**Work to be completed:** Write out all of the entries exactly as given.
[Start Information shown]
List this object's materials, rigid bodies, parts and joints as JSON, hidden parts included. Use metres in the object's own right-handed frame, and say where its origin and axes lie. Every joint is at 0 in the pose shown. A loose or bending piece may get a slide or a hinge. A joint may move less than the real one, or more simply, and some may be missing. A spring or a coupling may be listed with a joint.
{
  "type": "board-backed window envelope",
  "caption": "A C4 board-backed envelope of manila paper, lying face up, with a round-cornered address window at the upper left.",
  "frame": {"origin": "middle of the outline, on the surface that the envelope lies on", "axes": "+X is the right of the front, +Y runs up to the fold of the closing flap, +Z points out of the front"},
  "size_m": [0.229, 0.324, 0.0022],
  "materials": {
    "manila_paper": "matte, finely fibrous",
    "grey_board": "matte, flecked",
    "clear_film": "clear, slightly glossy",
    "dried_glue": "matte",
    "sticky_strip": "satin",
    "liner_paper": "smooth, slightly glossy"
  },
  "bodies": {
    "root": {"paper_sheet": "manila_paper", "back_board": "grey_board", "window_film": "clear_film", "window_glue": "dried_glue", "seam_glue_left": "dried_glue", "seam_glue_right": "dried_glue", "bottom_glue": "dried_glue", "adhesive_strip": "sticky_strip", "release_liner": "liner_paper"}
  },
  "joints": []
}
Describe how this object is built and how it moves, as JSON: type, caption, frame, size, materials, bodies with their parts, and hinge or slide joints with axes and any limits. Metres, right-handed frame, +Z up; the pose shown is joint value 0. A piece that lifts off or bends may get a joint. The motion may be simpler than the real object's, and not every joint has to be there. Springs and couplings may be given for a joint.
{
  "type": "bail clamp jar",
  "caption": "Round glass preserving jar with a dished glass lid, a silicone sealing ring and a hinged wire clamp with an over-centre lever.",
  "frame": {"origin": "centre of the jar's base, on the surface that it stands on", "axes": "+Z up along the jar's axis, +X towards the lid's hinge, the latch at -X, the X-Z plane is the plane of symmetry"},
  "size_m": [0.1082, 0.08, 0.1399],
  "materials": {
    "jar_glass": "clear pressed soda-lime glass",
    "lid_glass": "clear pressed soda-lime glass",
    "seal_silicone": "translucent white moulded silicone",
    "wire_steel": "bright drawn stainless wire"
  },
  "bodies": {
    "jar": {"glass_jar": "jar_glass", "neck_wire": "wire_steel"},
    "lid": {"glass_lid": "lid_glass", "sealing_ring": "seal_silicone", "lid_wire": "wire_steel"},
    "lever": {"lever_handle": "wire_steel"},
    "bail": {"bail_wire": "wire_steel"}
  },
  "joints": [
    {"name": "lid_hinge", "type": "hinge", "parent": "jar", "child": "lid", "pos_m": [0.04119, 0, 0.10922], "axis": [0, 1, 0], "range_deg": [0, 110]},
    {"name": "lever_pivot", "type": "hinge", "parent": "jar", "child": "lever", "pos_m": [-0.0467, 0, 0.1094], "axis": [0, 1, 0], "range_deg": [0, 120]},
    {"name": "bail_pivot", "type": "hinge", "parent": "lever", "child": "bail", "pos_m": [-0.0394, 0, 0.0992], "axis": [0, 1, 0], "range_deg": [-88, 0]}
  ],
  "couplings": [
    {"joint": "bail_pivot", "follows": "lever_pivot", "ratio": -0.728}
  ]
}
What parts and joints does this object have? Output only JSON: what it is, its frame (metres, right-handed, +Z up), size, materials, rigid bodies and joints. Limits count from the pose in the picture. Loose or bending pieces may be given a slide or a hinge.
[End Information shown]
**Task solution:**
List this object's materials, rigid bodies, parts and joints as JSON, hidden parts included. Use metres in the object's own right-handed frame, and say where its origin and axes lie. Every joint is at 0 in the pose shown. A loose or bending piece may get a slide or a hinge. A joint may move less than the real one, or more simply, and some may be missing. A spring or a coupling may be listed with a joint.
{
  "type": "board-backed window envelope",
  "caption": "A C4 board-backed envelope of manila paper, lying face up, with a round-cornered address window at the upper left.",
  "frame": {"origin": "middle of the outline, on the surface that the envelope lies on", "axes": "+X is the right of the front, +Y runs up to the fold of the closing flap, +Z points out of the front"},
  "size_m": [0.229, 0.324, 0.0022],
  "materials": {
    "manila_paper": "matte, finely fibrous",
    "grey_board": "matte, flecked",
    "clear_film": "clear, slightly glossy",
    "dried_glue": "matte",
    "sticky_strip": "satin",
    "liner_paper": "smooth, slightly glossy"
  },
  "bodies": {
    "root": {"paper_sheet": "manila_paper", "back_board": "grey_board", "window_film": "clear_film", "window_glue": "dried_glue", "seam_glue_left": "dried_glue", "seam_glue_right": "dried_glue", "bottom_glue": "dried_glue", "adhesive_strip": "sticky_strip", "release_liner": "liner_paper"}
  },
  "joints": []
}
Describe how this object is built and how it moves, as JSON: type, caption, frame, size, materials, bodies with their parts, and hinge or slide joints with axes and any limits. Metres, right-handed frame, +Z up; the pose shown is joint value 0. A piece that lifts off or bends may get a joint. The motion may be simpler than the real object's, and not every joint has to be there. Springs and couplings may be given for a joint.
{
  "type": "bail clamp jar",
  "caption": "Round glass preserving jar with a dished glass lid, a silicone sealing ring and a hinged wire clamp with an over-centre lever.",
  "frame": {"origin": "centre of the jar's base, on the surface that it stands on", "axes": "+Z up along the jar's axis, +X towards the lid's hinge, the latch at -X, the X-Z plane is the plane of symmetry"},
  "size_m": [0.1082, 0.08, 0.1399],
  "materials": {
    "jar_glass": "clear pressed soda-lime glass",
    "lid_glass": "clear pressed soda-lime glass",
    "seal_silicone": "translucent white moulded silicone",
    "wire_steel": "bright drawn stainless wire"
  },
  "bodies": {
    "jar": {"glass_jar": "jar_glass", "neck_wire": "wire_steel"},
    "lid": {"glass_lid": "lid_glass", "sealing_ring": "seal_silicone", "lid_wire": "wire_steel"},
    "lever": {"lever_handle": "wire_steel"},
    "bail": {"bail_wire": "wire_steel"}
  },
  "joints": [
    {"name": "lid_hinge", "type": "hinge", "parent": "jar", "child": "lid", "pos_m": [0.04119, 0, 0.10922], "axis": [0, 1, 0], "range_deg": [0, 110]},
    {"name": "lever_pivot", "type": "hinge", "parent": "jar", "child": "lever", "pos_m": [-0.0467, 0, 0.1094], "axis": [0, 1, 0], "range_deg": [0, 120]},
    {"name": "bail_pivot", "type": "hinge", "parent": "lever", "child": "bail", "pos_m": [-0.0394, 0, 0.0992], "axis": [0, 1, 0], "range_deg": [-88, 0]}
  ],
  "couplings": [
    {"joint": "bail_pivot", "follows": "lever_pivot", "ratio": -0.728}
  ]
}
What parts and joints does this object have? Output only JSON: what it is, its frame (metres, right-handed, +Z up), size, materials, rigid bodies and joints. Limits count from the pose in the picture. Loose or bending pieces may be given a slide or a hinge.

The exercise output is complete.